Néanmoins, pour espérer figurer dans la sélection suisse en partance pour Budapest – tenant compte des résultats aux derniers championnats d’Europe de Glasgow en 2018 –, il semblera nécessaire d’abaisser toujours plus les marques chronométriques. La référence, en réalité, n’est jamais une valeur fixiste et pérennisée de saison en saison, mais elle s’adosse volontiers aux temps enregistrés lors de la précédente édition des championnats en question; le temps qualificatif pour un Top 16 faisant régulièrement – et généralement – foi. « L’entrée dans le cadre national élite en Suisse est toujours mesurée dans l’optique des grands championnats à venir.

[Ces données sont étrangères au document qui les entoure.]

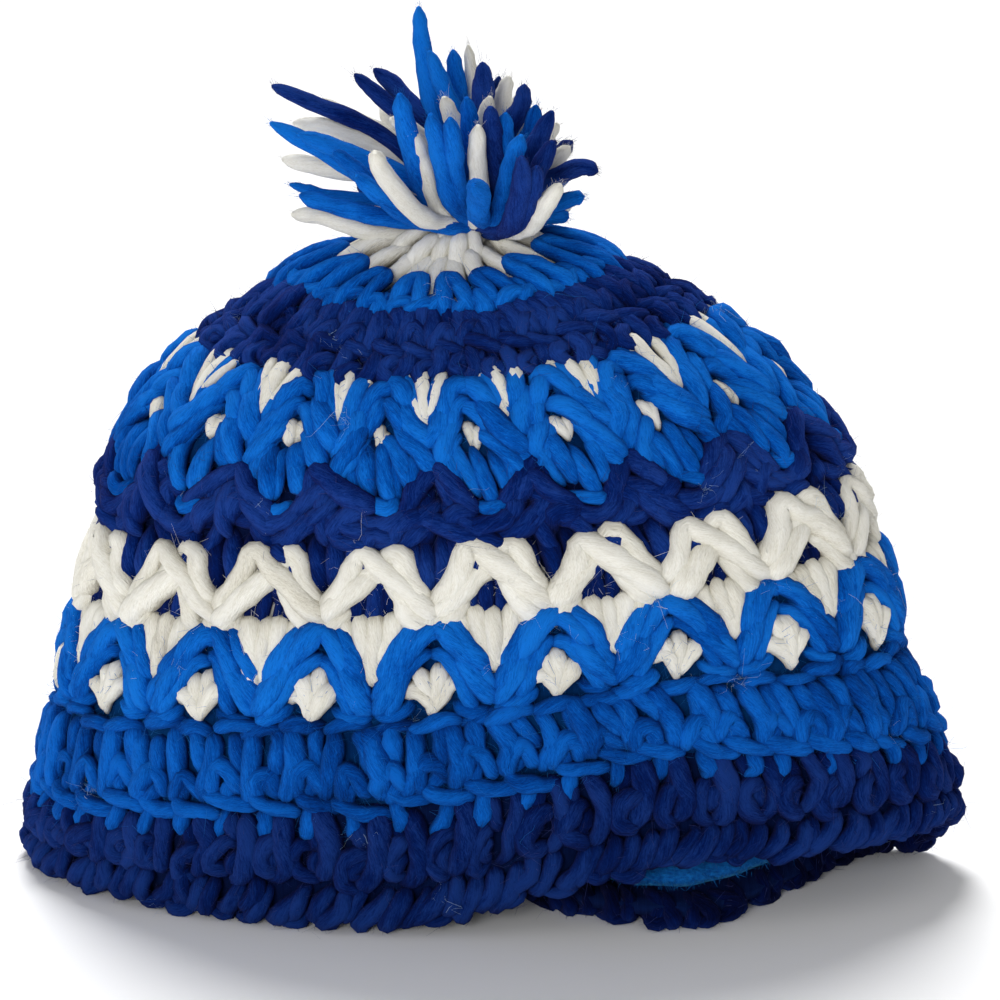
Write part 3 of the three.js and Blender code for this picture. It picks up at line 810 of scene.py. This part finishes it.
CLUSTER = strands("""
    -0.32 126.5 2.6 1.9, -0.3 122.6 0.8 2.3, -0.26 118.4 0.6 2.2, -0.21 115 2.4 1.6
    -0.17 127 2.4 2, -0.16 122.4 0.3 2.5, -0.13 117 -0.2 2.5, -0.1 113.2 1.4 1.9
    -0.01 127 2.4 2, 0 122 0.3 2.5, 0.05 116.6 -0.3 2.5, 0.08 112.8 1.2 2
    0.15 126.5 2.4 2, 0.16 122 0.6 2.5, 0.19 117.4 0.4 2.3, 0.19 114 2.2 1.8
    0.33 126 2.6 1.8, 0.33 122 0.9 2.2, 0.31 118.4 1.4 1.8, 0.3 116.6 2.8 1.2
    -0.16 113.8 2.2 1.8, -0.06 111.8 0.1 2.4, 0.08 111.6 0 2.4, 0.16 113.6 2.2 1.8
""")
# Loose loops that cross the sagging arms
TANGLE = strands("""
    -0.42 104 2.8 2.1, -0.36 108.5 0.1 2.8, -0.24 111.5 -0.4 2.9, -0.1 110 2.2 2.1
    0.46 118 2.8 2.1, 0.39 113.4 0 2.8, 0.28 109.8 -0.4 2.9, 0.16 106.6 2.4 2.1
    0.53 103 2.8 2, 0.47 106.8 0.2 2.7, 0.5 111 0 2.8, 0.58 114.4 2.6 2
    -0.14 101.5 2.8 2.1, 0 104.2 0.1 2.8, 0.14 104.8 0 2.8, 0.28 102.6 2.6 2.1
""")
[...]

Les temps qualificatifs pour l’Équipe de Suisse sont, en effet, basés sur le Top 16 européen. Le réussir serait une première garantie de pouvoir viser – légitimement – la demi-finale d’un grand championnat international », explique toujours Alex Ogbonna. Ainsi, à Glasgow en 2018, le dernier temps qualificatif pour la demi-finale des 50 mètres papillon était établi à 23”75 (le personnel d’Alex a été amélioré à 24”27 cet été); celui des 100 mètres à 52”83 (alors que le PB d’Alex stagne depuis 2017 à 55”12). Il reste donc du chemin à parcourir mais il n’est pas semé d’embûches; la persévérance d’un jeune talent étant force et garantie de belles réussites. Et le jeune homme semble inséré dans un cadre favorable à sa propre progression.

Odyssée d’Écosse et retour heureux au Lausanne Natation
En preuve d’abnégation, souvent la sortie de sa propre zone de confort se traduit par une admirable évolution. Il y a deux ans, Alex Ogbonna a fait le pari de quitter la Suisse après avoir obtenu son diplôme au gymnase Auguste Piccard. Il y prit une année sabbatique régénératrice pour y perfectionner aussi bien la langue anglaise que le style britannique dans l’eau; en Écosse – de fin 2015 à 2017 –, il y a notamment mis à profit ses qualités auprès de l’équipe de l’Université d’Édimbourg, un haut-lieu de la natation européenne, sinon mondiale. « J’hésitais entre les États-Unis et l’Écosse. Édimbourg était un choix de facilité par la distance et l’accessibilité. Je voulais aller dans un pays anglophone, pas seulement pour y parfaire ma natation mais pour m’ouvrir l’esprit après mes années d’étude », assure-t-il dès lors. Mais c’est le retour qui en est apparu d’autant plus relevant; rentré au bercail du Lausanne Natation, Alex s’en est retourné de pied ferme dans son chez-lui, auprès de ses amis, de son entraîneur de toujours et dans un cadre aussi familier que superbe. Tout comme Jérémy Desplanches à l’Olympic Nice Natation, Alex Ogbonna sait faire le bénéfice d’une cadre de progression des plus favorables.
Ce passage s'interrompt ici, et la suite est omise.